Barring newly-built translators from being used by AM stations partly addresses concerns that the service would be used by winners of a 2003 FCC auction of FM translators (CD Nov 27/07 p2), said an FCC official. Such translator use might limit the availability of new low-power FM stations. “Auction 83 translators should not be eligible for use by AM stations until after the Commission has resolved the parity between translators and low-power radio stations,” said an ex parte filing from the Media Access Project, which met with aides to all commissioners and with a bureau official last week.

The revised draft addresses some of the group’s concerns by placing some limits on translator use, but it doesn’t limit them to one per AM station as it wanted, said Parul Desai, MAP vice president. “We would like to have seen some kind of limit so it’s clear this is limited to a fill-in” service, she said. “It’s important that the commission make clear that there is still an LPFM rulemaking in place.” AM stations “provide some of the most localized programming” in the U.S. but “face a number of technical challenges, including interference from both natural and man-made obstacles,” said an NAB spokesman. Using translators “will greatly” help them serve local audiences, and the group backs the order, he said.

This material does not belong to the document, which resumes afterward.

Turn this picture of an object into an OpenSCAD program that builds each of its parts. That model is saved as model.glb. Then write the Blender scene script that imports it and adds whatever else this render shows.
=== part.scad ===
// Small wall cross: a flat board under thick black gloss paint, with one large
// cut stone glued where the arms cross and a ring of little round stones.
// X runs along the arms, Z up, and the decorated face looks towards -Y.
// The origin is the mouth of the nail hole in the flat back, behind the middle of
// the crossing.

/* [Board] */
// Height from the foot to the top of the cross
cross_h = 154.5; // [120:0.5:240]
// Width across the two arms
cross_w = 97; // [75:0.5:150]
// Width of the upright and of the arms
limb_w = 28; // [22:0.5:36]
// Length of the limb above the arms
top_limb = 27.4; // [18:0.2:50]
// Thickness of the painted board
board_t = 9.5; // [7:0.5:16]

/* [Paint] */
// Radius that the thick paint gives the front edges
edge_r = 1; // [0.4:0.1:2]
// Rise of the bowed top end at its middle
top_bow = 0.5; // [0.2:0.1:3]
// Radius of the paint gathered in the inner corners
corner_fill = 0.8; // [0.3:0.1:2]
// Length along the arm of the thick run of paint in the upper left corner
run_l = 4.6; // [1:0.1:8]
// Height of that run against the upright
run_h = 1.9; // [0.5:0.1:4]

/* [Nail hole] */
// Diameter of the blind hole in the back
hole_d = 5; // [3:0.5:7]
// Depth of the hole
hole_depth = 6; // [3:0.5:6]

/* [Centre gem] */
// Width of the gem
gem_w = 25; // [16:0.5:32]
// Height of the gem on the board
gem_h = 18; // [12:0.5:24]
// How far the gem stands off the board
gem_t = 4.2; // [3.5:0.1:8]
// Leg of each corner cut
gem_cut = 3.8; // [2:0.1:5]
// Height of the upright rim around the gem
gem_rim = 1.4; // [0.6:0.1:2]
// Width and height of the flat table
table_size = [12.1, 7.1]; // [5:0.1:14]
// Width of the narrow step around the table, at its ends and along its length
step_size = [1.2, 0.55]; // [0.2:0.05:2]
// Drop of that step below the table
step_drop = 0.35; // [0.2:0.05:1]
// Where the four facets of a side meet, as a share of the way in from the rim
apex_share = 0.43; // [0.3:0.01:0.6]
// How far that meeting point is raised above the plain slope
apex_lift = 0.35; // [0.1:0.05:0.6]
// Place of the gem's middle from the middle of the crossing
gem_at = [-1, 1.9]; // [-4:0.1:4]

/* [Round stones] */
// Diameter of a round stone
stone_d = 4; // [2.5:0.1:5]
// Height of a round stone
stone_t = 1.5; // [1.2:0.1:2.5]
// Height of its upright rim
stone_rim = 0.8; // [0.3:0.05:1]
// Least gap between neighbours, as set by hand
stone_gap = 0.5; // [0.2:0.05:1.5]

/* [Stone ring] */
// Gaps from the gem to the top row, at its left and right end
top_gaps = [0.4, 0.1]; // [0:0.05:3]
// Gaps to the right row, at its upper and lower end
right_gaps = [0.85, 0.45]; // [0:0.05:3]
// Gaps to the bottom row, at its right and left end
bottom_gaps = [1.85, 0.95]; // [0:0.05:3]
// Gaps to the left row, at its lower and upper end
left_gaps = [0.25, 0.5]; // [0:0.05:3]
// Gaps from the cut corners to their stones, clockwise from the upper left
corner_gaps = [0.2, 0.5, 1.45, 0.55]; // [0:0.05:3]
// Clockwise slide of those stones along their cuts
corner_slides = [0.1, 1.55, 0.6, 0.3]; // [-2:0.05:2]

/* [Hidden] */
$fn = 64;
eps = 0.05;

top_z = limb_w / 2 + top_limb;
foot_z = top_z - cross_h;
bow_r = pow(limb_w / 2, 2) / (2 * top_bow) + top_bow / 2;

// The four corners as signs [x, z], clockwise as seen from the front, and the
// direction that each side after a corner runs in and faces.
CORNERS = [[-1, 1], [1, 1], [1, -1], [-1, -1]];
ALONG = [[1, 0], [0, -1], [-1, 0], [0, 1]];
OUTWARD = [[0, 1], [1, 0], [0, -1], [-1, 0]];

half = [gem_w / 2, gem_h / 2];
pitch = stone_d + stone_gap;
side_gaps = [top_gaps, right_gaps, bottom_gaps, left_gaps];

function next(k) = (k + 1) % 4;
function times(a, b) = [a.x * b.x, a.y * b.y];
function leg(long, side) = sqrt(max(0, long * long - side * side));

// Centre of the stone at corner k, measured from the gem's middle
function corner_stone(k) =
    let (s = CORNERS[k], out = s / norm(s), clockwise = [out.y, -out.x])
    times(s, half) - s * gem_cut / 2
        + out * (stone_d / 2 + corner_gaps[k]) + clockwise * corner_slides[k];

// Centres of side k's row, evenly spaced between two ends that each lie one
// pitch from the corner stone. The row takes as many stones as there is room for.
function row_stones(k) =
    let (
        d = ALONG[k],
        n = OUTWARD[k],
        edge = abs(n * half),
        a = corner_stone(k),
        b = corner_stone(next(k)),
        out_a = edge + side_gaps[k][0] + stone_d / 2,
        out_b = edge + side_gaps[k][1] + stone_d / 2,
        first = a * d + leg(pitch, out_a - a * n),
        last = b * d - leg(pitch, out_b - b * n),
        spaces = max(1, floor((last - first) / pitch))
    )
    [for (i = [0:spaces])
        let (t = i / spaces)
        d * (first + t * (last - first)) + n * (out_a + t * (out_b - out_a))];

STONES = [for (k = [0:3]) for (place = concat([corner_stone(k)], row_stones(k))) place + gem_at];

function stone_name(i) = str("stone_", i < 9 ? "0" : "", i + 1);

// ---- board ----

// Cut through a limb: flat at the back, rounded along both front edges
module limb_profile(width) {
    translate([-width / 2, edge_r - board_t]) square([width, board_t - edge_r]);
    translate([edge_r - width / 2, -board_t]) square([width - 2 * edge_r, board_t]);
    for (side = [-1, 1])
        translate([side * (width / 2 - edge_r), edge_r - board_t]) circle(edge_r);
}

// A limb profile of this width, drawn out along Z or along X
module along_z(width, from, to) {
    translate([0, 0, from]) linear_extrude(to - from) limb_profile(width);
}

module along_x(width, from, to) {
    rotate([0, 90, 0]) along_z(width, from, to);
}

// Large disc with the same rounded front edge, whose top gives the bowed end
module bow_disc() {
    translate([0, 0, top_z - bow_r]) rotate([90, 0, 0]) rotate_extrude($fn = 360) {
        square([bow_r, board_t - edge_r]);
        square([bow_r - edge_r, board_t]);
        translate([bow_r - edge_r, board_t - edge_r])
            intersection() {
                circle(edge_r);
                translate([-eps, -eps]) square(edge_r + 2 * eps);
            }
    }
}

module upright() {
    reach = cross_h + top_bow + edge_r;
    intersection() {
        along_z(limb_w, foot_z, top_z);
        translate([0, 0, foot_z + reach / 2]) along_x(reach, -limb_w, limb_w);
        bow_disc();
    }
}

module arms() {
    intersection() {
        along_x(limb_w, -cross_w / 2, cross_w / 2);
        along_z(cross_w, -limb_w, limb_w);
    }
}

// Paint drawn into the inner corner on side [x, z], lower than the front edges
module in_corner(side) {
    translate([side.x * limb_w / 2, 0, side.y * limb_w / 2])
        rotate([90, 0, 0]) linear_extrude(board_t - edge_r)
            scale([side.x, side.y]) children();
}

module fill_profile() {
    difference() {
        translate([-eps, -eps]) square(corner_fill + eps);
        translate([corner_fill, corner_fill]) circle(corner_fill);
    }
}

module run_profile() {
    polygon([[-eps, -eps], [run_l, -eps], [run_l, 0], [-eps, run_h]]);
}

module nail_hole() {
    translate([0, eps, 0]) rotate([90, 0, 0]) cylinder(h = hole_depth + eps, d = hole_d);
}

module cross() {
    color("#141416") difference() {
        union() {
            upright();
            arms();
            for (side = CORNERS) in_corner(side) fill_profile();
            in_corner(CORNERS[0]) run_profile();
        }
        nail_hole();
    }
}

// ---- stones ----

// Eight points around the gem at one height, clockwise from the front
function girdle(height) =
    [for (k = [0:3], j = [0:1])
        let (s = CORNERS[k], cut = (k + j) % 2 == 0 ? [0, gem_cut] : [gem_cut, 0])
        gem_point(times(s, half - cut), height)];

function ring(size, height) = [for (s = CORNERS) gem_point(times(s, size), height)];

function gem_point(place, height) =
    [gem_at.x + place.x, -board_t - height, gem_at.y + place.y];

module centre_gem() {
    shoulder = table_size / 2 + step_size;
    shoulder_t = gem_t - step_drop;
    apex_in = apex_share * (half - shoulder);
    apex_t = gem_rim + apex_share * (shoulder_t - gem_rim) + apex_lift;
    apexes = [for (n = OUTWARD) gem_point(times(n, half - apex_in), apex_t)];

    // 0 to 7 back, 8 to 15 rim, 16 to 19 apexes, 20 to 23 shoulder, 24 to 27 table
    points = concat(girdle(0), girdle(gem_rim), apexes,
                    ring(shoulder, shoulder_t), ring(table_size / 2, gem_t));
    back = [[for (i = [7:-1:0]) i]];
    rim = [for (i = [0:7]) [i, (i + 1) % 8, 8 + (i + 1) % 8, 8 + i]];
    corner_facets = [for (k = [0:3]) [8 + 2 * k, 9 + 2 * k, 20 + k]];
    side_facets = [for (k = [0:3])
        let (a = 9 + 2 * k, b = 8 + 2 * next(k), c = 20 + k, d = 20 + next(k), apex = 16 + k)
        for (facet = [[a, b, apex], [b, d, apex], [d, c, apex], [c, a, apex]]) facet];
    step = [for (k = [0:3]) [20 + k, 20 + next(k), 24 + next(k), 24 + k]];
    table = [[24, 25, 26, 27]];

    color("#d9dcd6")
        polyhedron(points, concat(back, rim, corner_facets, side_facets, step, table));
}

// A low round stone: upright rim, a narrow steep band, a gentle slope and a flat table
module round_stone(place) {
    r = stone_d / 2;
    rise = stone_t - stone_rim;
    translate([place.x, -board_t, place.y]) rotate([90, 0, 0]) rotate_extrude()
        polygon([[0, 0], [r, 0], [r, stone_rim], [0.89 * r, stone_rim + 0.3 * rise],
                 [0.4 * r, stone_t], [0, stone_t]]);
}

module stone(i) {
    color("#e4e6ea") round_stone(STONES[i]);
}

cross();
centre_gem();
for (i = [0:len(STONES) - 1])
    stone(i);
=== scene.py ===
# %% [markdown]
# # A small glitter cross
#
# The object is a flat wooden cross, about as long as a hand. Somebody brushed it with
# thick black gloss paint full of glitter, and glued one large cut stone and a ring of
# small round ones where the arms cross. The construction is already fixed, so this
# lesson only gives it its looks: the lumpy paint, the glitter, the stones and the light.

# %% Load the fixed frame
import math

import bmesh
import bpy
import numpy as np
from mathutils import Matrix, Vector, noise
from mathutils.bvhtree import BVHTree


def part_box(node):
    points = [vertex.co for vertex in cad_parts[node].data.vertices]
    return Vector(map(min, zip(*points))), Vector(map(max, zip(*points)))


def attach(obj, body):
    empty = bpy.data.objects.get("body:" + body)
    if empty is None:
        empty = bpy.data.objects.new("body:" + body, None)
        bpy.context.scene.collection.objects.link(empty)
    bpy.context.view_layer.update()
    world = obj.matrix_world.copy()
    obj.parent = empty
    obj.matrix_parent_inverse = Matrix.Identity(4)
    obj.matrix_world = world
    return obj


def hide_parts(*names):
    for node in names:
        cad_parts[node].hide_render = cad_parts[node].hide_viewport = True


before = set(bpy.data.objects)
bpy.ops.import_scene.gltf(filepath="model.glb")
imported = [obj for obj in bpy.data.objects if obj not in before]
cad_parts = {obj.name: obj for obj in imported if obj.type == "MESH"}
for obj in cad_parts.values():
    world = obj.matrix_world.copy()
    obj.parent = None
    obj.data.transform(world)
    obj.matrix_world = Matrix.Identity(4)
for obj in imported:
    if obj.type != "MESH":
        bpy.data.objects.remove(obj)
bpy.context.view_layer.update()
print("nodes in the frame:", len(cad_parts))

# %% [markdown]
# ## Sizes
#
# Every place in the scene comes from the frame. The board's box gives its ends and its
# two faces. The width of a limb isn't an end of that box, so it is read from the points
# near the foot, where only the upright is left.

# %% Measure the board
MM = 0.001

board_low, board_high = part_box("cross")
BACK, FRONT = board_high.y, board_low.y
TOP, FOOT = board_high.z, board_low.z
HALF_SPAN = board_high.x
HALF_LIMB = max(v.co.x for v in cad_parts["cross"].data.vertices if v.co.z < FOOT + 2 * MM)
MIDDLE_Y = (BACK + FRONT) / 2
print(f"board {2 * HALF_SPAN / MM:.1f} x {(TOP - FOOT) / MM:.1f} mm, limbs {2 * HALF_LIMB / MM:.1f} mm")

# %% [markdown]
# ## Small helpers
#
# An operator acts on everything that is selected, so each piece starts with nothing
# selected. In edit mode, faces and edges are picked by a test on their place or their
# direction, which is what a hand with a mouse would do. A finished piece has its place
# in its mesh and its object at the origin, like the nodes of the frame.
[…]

By improving the reach of signals of AM stations, some of which must stop broadcasting at night or reduce power levels to prevent interference, the order would increase their value, said dealmakers. “AM stations, given parity with the FM stations, certainly take on the value of an FM station,” which “is generally worth more,” said Kalil & Co. President Frank Kalil. But that could reduce the relative value of FM stations, said Kalil. “Oddly enough,” there’s much interest in AM stations by would-be buyers, given the recession, said Kalil. “They're a bunch of people getting into broadcasting that couldn’t afford it before.”

Such translators won’t reduce the absolute value of FM stations because they'll let more people listen to radio and increase its overall audience, said David Honig, executive director of the Minority Media and Telecommunications Council. The FCC order, if approved, will help minorities because they're more likely to own an AM station than an FM or TV station, said Honig. He agreed with Kalil that interest in AM stations is “brisk,” but said financing is hard to find. “The AM stations that minorities own, tend to, on average, to have inferior signals,” said Honig. “Minorities got in late so they didn’t have the chance to buy the high-quality signals.”